### Data excerpt

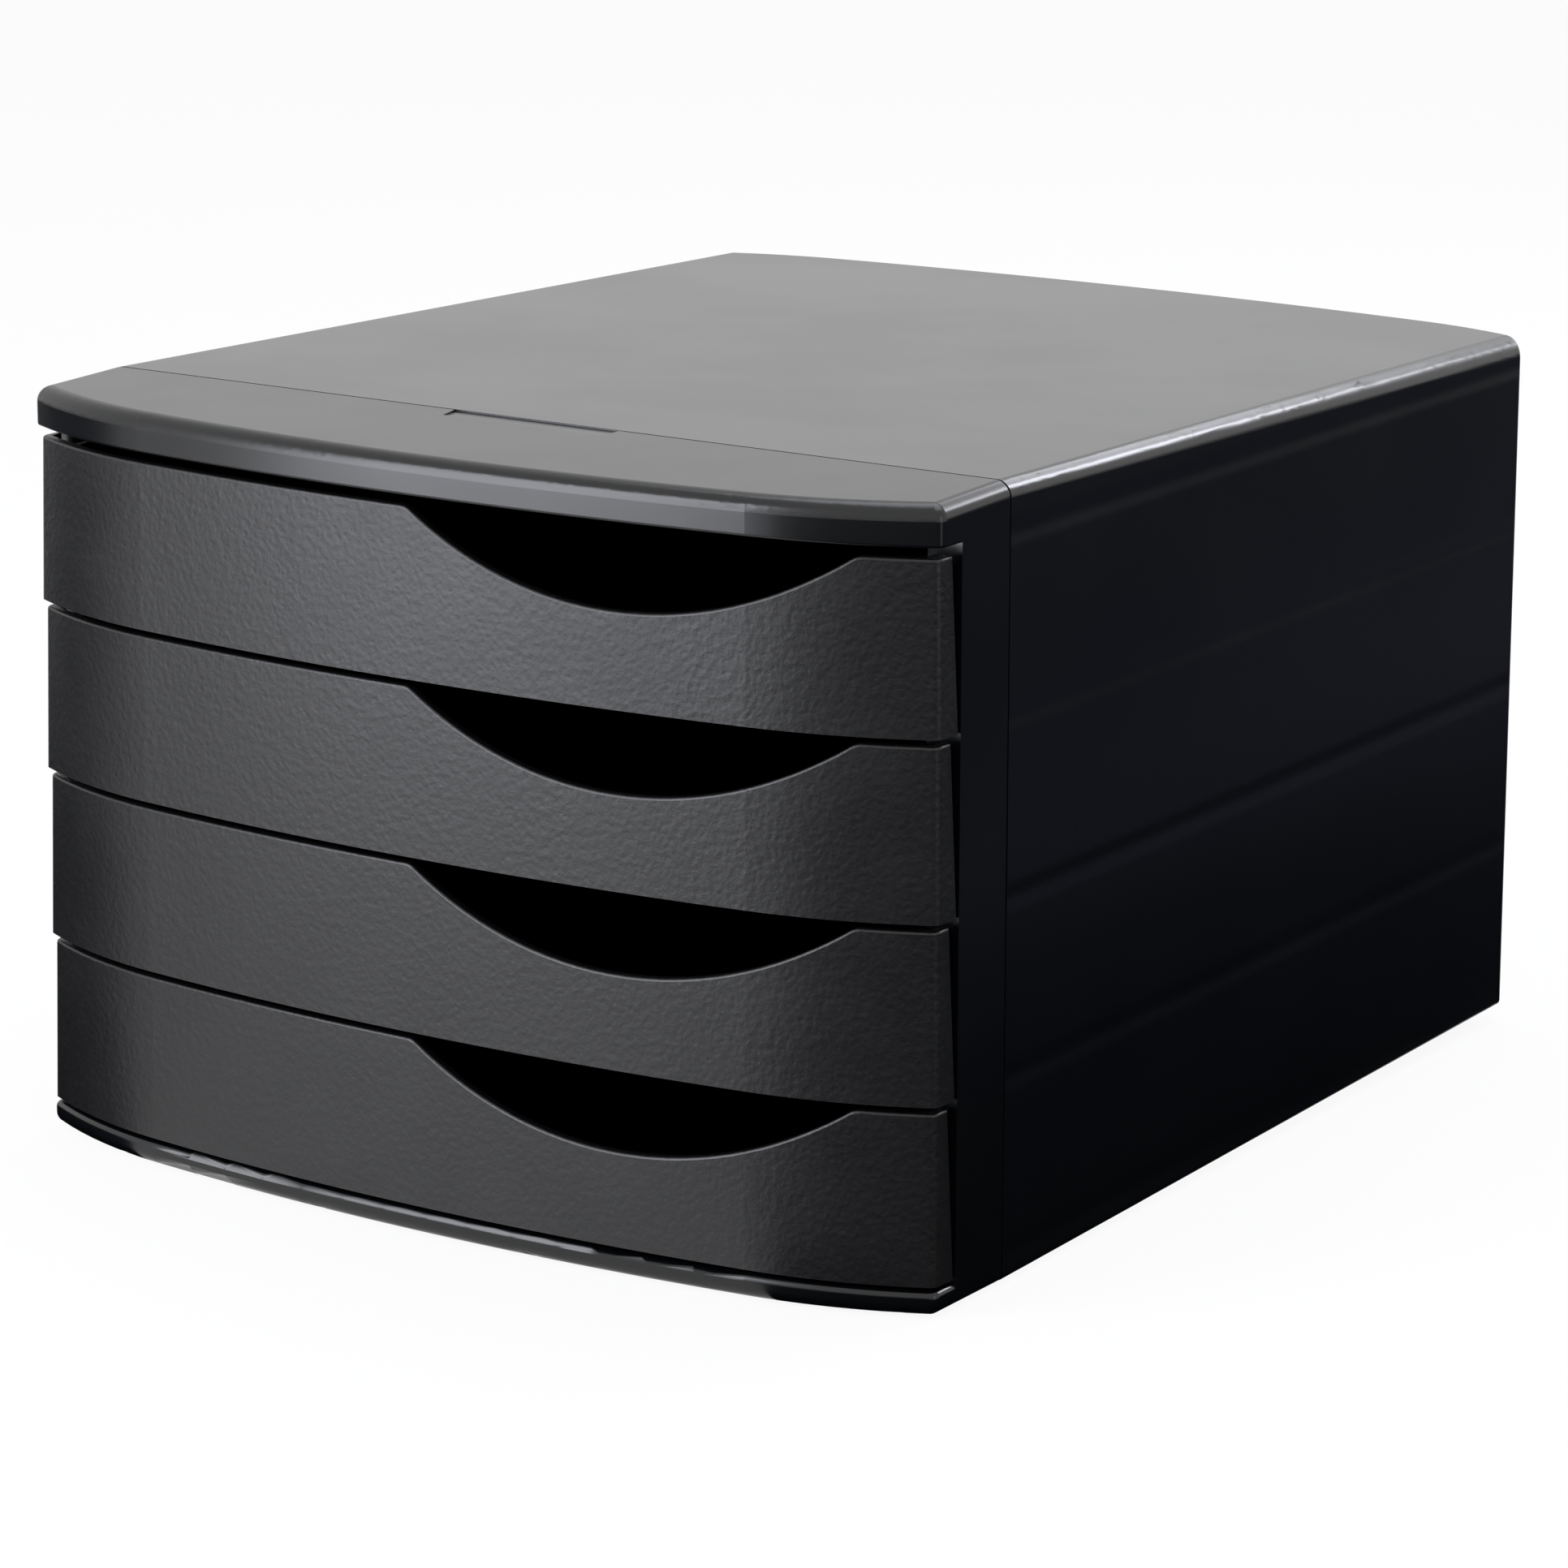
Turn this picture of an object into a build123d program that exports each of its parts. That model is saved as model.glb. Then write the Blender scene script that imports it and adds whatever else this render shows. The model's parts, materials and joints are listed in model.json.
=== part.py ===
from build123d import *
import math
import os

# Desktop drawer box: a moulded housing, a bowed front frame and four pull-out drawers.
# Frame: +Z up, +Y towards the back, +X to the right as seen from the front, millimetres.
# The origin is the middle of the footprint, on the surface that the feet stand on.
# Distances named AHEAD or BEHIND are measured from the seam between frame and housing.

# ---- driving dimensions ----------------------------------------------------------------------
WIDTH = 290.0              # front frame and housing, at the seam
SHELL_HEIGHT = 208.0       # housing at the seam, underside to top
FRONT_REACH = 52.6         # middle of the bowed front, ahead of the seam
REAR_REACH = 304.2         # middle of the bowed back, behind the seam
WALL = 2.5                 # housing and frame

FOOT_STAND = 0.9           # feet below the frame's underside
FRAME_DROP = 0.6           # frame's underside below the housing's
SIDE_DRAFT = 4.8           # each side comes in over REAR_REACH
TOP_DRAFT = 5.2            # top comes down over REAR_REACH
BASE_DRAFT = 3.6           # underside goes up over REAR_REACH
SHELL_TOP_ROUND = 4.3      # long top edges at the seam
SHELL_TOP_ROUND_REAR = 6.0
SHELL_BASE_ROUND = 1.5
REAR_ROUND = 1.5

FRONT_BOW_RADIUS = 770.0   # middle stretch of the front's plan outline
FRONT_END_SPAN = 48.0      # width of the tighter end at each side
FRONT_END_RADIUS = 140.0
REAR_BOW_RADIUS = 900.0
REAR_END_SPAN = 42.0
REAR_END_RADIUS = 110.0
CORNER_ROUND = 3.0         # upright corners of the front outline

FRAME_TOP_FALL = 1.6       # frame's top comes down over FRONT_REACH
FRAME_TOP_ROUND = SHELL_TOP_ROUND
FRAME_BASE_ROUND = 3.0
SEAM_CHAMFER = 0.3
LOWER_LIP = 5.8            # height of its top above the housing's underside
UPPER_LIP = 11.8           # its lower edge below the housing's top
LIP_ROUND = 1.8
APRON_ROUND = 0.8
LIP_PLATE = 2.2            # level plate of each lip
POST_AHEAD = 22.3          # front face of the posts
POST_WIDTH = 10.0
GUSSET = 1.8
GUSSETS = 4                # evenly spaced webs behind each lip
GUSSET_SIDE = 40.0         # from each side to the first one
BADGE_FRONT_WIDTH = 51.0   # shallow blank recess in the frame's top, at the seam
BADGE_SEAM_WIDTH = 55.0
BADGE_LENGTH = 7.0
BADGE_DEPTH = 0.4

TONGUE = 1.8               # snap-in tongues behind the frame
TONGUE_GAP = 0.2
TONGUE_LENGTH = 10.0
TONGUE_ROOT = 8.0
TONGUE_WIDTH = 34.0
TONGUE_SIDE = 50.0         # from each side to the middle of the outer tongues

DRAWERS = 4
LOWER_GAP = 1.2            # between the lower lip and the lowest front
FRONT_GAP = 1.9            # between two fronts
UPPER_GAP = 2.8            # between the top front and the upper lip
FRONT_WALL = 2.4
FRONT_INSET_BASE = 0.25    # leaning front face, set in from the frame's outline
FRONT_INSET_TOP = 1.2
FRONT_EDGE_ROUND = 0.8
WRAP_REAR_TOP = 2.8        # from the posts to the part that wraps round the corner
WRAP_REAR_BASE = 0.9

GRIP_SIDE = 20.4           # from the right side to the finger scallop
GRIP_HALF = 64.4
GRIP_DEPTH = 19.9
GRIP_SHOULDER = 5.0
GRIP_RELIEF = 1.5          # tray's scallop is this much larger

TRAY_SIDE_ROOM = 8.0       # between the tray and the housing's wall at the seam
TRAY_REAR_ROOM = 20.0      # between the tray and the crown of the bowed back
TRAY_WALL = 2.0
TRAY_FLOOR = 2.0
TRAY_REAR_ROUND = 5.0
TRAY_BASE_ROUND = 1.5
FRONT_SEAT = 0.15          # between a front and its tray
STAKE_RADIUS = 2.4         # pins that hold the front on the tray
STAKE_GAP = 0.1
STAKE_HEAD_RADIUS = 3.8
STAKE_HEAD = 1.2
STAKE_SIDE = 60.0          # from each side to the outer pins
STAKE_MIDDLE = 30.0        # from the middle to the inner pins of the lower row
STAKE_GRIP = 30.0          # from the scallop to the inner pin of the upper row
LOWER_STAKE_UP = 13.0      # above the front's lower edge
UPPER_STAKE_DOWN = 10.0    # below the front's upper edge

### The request
Identify every line holding the word "that" and copy it out.

### Full answer
Turn this picture of an object into a build123d program that exports each of its parts. That model is saved as model.glb. Then write the Blender scene script that imports it and adds whatever else this render shows. The model's parts, materials and joints are listed in model.json.
# The origin is the middle of the footprint, on the surface that the feet stand on.
WRAP_REAR_TOP = 2.8        # from the posts to the part that wraps round the corner
STAKE_RADIUS = 2.4         # pins that hold the front on the tray